Special Report: What's Wrong With Our Food?
http://www.guardianunlimited.co.uk/food/
7-20-00
 
 
Contingency plans to prepare for the disastrous consequences of a food panic if BSE is found in sheep are being drawn up by the government and meat industry.
 
Detailed advice on changing slaughterhouse and butchery practices is being considered to help save the £385m a year sheepmeat trade from collapse even though no evidence has yet been found that the disease is occurring naturally in the 40m national flock.
 
But officials of the food standards agency warned yesterday that evidence "might emerge at any time in the next year or two from studies under way."
 
 
They said that present controls designed to prevent the theoretical risk of human infection from mutton and lamb, introduced after the crisis that hit beef in 1996, would not be enough if a dangerous BSE-like agent was in sheep as well. Some even sugested it would be "very difficult" to remove all risky material from meat before it went on sale because of the way BSE has been shown to work in sheep in the laboratory. It spread far more widely through the carcass than it did in cattle.
 
The ministry of agriculture last night insisted that its scientific advisers were keeping the problem under constant review. "Any action, if BSE was to be found in sheep, would depend on evidence at the time.
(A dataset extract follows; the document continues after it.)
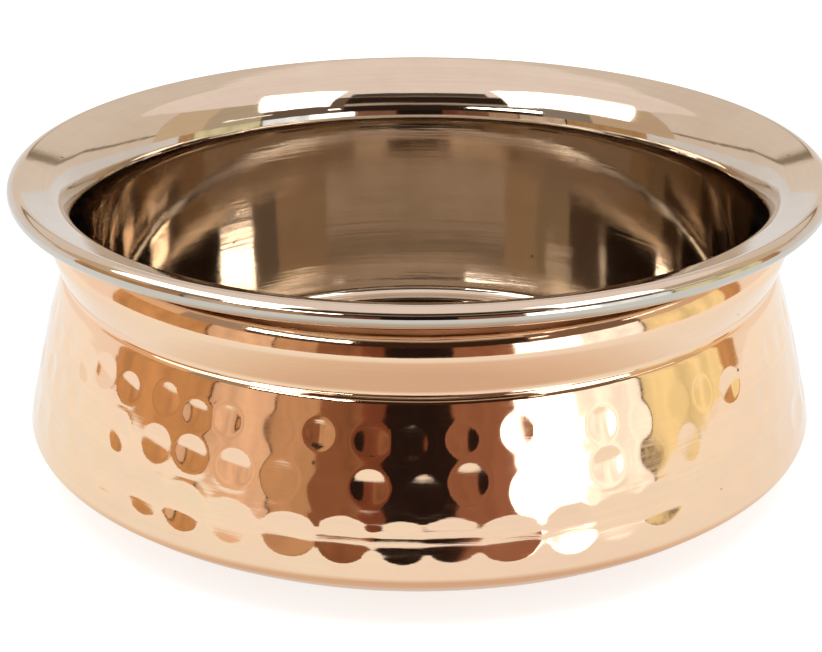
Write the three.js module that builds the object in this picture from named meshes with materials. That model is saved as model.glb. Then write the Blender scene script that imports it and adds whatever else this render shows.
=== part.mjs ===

We are not going to pre-empt what advice they would give," a spokeswoman said.
 
David Croston, of the meat and livestock commission, the government-backed industry body, confirmed it had been studying changes but added: "Until science tells us what we should be removing, we can't act. There is no strong evidence as of yet about what we should be doing. If someone says we have to remove x, y and z, we know how to do it and we will then advise the industry in an appropriate manner."
 
It was difficult to quantify the impact on the industry or the extent of changes that might be needed.
 
Ian Gardiner, deputy director general of the National Farmers' Union, said: "It would be entirely improper if experts in such agencies did not develop contingency plans." But he too was keen to stress that the risk of BSE appearing in sheep did not appear to have increased in recent months.
 
Some of the concerns were outlined in a "working document" provided by agency leaders for discussion with consumer groups, the meat industry, vets and families of victims of the human form of BSE, known as vCJD, whose deaths have been linked to eating infected material from cows before risky parts of the carcasses were banned from food between 1989 and 1995.
 
Scientific advisers to the government have so far decided not to widen controls, although they have commissioned an assessment of risk to public health.
 
Heads of sheep are already banned from human consumption, a move introduced in 1996 particularly to protect ethnic minority groups. In addition, the tonsils and spleen of all sheep and the spinal cords of sheep over a year old are banned.
 
But intestines are still used for sausage casings, and lymph tissue, also infected in laboratory experiments, is wide spread through other meat on lambs and sheep.
 
The main fear is that the presence of scrapie, a BSE-like disease in sheep not known to have endangered human health, may be disguising the BSE agent, which may have transferred to sheep through now-banned cannibalistic feeding regimes in the 1980s. Scrapie-infected sheep brains are being tested using mice to detect whether a BSE-like strain is evident. The agency document suggested one might be identified "at any time".
 
"Due to the limitations of existing studies and available methods, failure to detect BSE in the national flock will not be conclusive evidence that it is not present." The tone of the document contrasts with that of scientists on Seac, the advisory committee for BSE and its human form, which suggested last February that tests on sheep brains up to then "do not have the characteristics associated with BSE".
 
The agency hopes genetic breeding techniques will increase sheep resistance to BSE and scrapie over the next 10-20 years. Meanwhile, the agriculture ministry has contacted US counterparts who ordered the destruction of sheep imported from Europe because they displayed signs of a BSE-like disease. It appears satisfied that some were suffering from a form of scrapie.